I picked up my race packet on Friday after my swim and affixed labeling where required on my bike, helmet and race belt. Took sufficient time figuring out what I would need in each of the four bike/run bags. I barely made it to the athletes banquet. Thanks to Alex Gonzalez, who also is a twitter follower and participant gave Anh an extra ticket so we both attended. I had a serving of mushroom and cheese ravioli with 3 rolls – yeah quite the Carbo load. Mike Reilly stole the show. He is the “voice” of Ironman. You want Mike Reilly to call your name when you enter the finishers chute in your first Ironman. Also on hand was the ever inspirational, Matt Long. His story will never get old. He embodies the true human spirit of resilience. The banquet concluded then went straight into the “mandatory athletes meeting” at the horseshow grounds. Some important details may have been left out of the meeting and guide for newbies like myself, such as being able to gain access to your gear bag race morning. For folks who drove in from outside town may have been bummed by that fact. Nothing like fresh nutrition for race day.
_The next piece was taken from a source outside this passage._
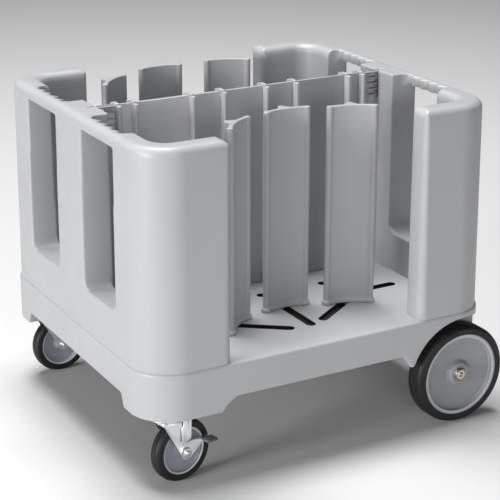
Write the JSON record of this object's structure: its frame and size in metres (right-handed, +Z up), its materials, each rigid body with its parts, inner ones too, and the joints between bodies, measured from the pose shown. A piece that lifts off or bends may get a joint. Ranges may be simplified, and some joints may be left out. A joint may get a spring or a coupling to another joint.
{
  "type": "dish caddy",
  "caption": "Wheeled dish caddy with a tray base, windowed end walls with grips, a lift-out divider, sliding towers, swivel casters and large fixed wheels.",
  "frame": {"origin": "on the floor under the middle of the whole caddy, wheels included", "axes": "+X along the length towards the big wheels, +Y across the width away from the pictured side, +Z up"},
  "size_m": [0.97, 0.84, 0.803],
  "materials": {
    "moulding": "satin moulded polyethylene",
    "wheel": "satin",
    "tyre": "matt rubber",
    "zinc": "zinc plated",
    "bush": "sintered bearing metal",
    "pedal": "satin"
  },
  "bodies": {
    "tray": {"base": "moulding", "wall_left": "moulding", "wall_right": "moulding", "wall_bolts_left": "zinc", "wall_bolts_right": "zinc", "axle": "zinc", "axle_hangers": "zinc", "hanger_bolts": "zinc", "axle_cap_front": "zinc", "axle_cap_back": "zinc", "caster_plate_front": "zinc", "plate_bolts_front": "zinc", "kingpin_front": "zinc", "caster_plate_back": "zinc", "plate_bolts_back": "zinc", "kingpin_back": "zinc"},
    "divider_panel": {"divider": "moulding", "divider_flanges": "moulding"},
    "front_left_tower": {"tower_front_left": "moulding", "tower_front_left_bolt": "zinc", "tower_front_left_nut": "zinc"},
    "front_mid_tower": {"tower_front_mid": "moulding", "tower_front_mid_bolt": "zinc", "tower_front_mid_nut": "zinc"},
    "front_right_tower": {"tower_front_right": "moulding", "tower_front_right_bolt": "zinc", "tower_front_right_nut": "zinc"},
    "back_left_tower": {"tower_back_left": "moulding", "tower_back_left_bolt": "zinc", "tower_back_left_nut": "zinc"},
    "back_mid_tower": {"tower_back_mid": "moulding", "tower_back_mid_bolt": "zinc", "tower_back_mid_nut": "zinc"},
    "back_right_tower": {"tower_back_right": "moulding", "tower_back_right_bolt": "zinc", "tower_back_right_nut": "zinc"},
    "big_wheel_front": {"big_tyre_front": "tyre", "big_hub_front": "wheel", "big_bush_front": "bush"},
    "swivel_front": {"fork_front": "zinc", "caster_bolt_front": "zinc"},
    "caster_wheel_front": {"caster_hub_front": "wheel", "caster_tyre_front": "tyre"},
    "big_wheel_back": {"big_tyre_back": "tyre", "big_hub_back": "wheel", "big_bush_back": "bush"},
    "swivel_back": {"fork_back": "zinc", "caster_bolt_back": "zinc"},
    "caster_wheel_back": {"caster_hub_back": "wheel", "caster_tyre_back": "tyre"},
    "brake": {"brake_lever": "zinc", "brake_pedal": "pedal"}
  },
  "joints": [
    {"name": "divider_lift", "type": "slide", "parent": "tray", "child": "divider_panel", "axis": [0, 0, 1], "range_m": [0, 0.075]},
    {"name": "front_left_slide", "type": "slide", "parent": "tray", "child": "front_left_tower", "axis": [0.8039, -0.5948, 0], "range_m": [-0.05, 0.05]},
    {"name": "front_mid_slide", "type": "slide", "parent": "tray", "child": "front_mid_tower", "axis": [0, -1, 0], "range_m": [0, 0.12]},
    {"name": "front_right_slide", "type": "slide", "parent": "tray", "child": "front_right_tower", "axis": [-0.829, -0.5592, 0], "range_m": [-0.05, 0.05]},
    {"name": "back_left_slide", "type": "slide", "parent": "tray", "child": "back_left_tower", "axis": [0.8039, -0.5948, 0], "range_m": [0, 0.05]},
    {"name": "back_mid_slide", "type": "slide", "parent": "tray", "child": "back_mid_tower", "axis": [0, -1, 0], "range_m": [0, 0.12]},
    {"name": "back_right_slide", "type": "slide", "parent": "tray", "child": "back_right_tower", "axis": [-0.829, -0.5592, 0], "range_m": [0, 0.07]},
    {"name": "big_wheel_front_spin", "type": "hinge", "parent": "tray", "child": "big_wheel_front", "pos_m": [0.36, -0.39, 0.125], "axis": [0, 1, 0], "continuous": true},
    {"name": "big_wheel_back_spin", "type": "hinge", "parent": "tray", "child": "big_wheel_back", "pos_m": [0.36, 0.39, 0.125], "axis": [0, 1, 0], "continuous": true},
    {"name": "front_swivel", "type": "hinge", "parent": "tray", "child": "swivel_front", "pos_m": [-0.404, -0.3574, 0.16], "axis": [0, 0, 1], "continuous": true},
    {"name": "caster_front_spin", "type": "hinge", "parent": "swivel_front", "child": "caster_wheel_front", "pos_m": [-0.37551, -0.35199, 0.076], "axis": [-0.1865, 0.9825, 0], "continuous": true},
    {"name": "brake_press", "type": "hinge", "parent": "swivel_front", "child": "brake", "pos_m": [-0.37551, -0.35199, 0.076], "axis": [-0.1865, 0.9825, 0], "range_deg": [0, 14]},
    {"name": "back_swivel", "type": "hinge", "parent": "tray", "child": "swivel_back", "pos_m": [-0.404, 0.3574, 0.16], "axis": [0, 0, 1], "continuous": true},
    {"name": "caster_back_spin", "type": "hinge", "parent": "swivel_back", "child": "caster_wheel_back", "pos_m": [-0.37508, 0.35957, 0.076], "axis": [-0.075, 0.9972, 0], "continuous": true}
  ]
}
On Saturday morning I gave my bike a 15 minutes test ride to make sure everything was on par before dropping it off to transition. I got to the top of the descent before River Road and headed back. Didn’t want to build any lactate in the legs from climbing. This was immediately followed by a 10 minute run. A fast transition was welcomed thanks to Anh who waited with my run gear bag outside the hotel. The bike was great, but my Achilles felt tight. That had me a bit worried – may have just been race nerves – so I decided to include KT tape in my Run gear bag. I checked in my bike and bike/run gear bags mid Saturday afternoon. Released some air from the tires as always to prevent them from popping due to the heat. However when I returned to the transition area later with Andy I realized that the front tire was flat. I didn’t remember releasing so much or all of the air out. That was a puzzle so I went back to pick my pump up from the resort to test out the tire. The minute I inflated the front tire it was apparent with the gush of air being released from the valve that I had a flat. I swapped out the tube to a new one from my saddle bag. Now there weren’t any more spare tubes in my bag so I bought some more from High Peaks bike store. You may call it being over prepared, but at this point I had 3 spare tubes in my special needs bag and 2 in my saddle bag. With an Ironman you need to have control over what ever you can. Having sufficient gear and tools – control!

Racking the beast up


Transition Area over 2500 bikes are racked here

Final run through with the Iron Team of what to expect in Transition

We dined at Arena for my final Carbo loading before the race. I had eggplant Parmesan with spaghetti. Have I mentioned how much I was craving a beer all week. I held restrain however until post race. I was able to fall asleep pretty quickly race night.

Body Marking

Getting ready for the swim start

Race morning Got up at 4am. Transition was schedule to open at 5am. I had my usual race breakfast; peanut butter sandwich and 2 eggs over for ultra distances. Thanks to the huge advantage of picking a hotel close to transition, that made going back and forth from the race center no problem at all. This came in very handy on countless occasions. Headed to transition inflated my tires to 125psi. Usually I ride at 145psi. My tires max at 175psi. But the consensus was to pump it to a lower pressure today. Made my final checks and headed to my gear bags. Loaded my run gear bag with my fuel belt (more Carbo pro/Accelerade). Returned to the hotel to pick up my special needs bag and swim gear to head to the swim start. The special needs is about 1/2 mile to the drop off so allow yourself sufficient time here. At the swim start I positioned myself to the middle right of the shore. The swim was not wetsuit legal. So those vying for a Kona spot had to do without. Not me, not today. I would gladly be using my wetsuit.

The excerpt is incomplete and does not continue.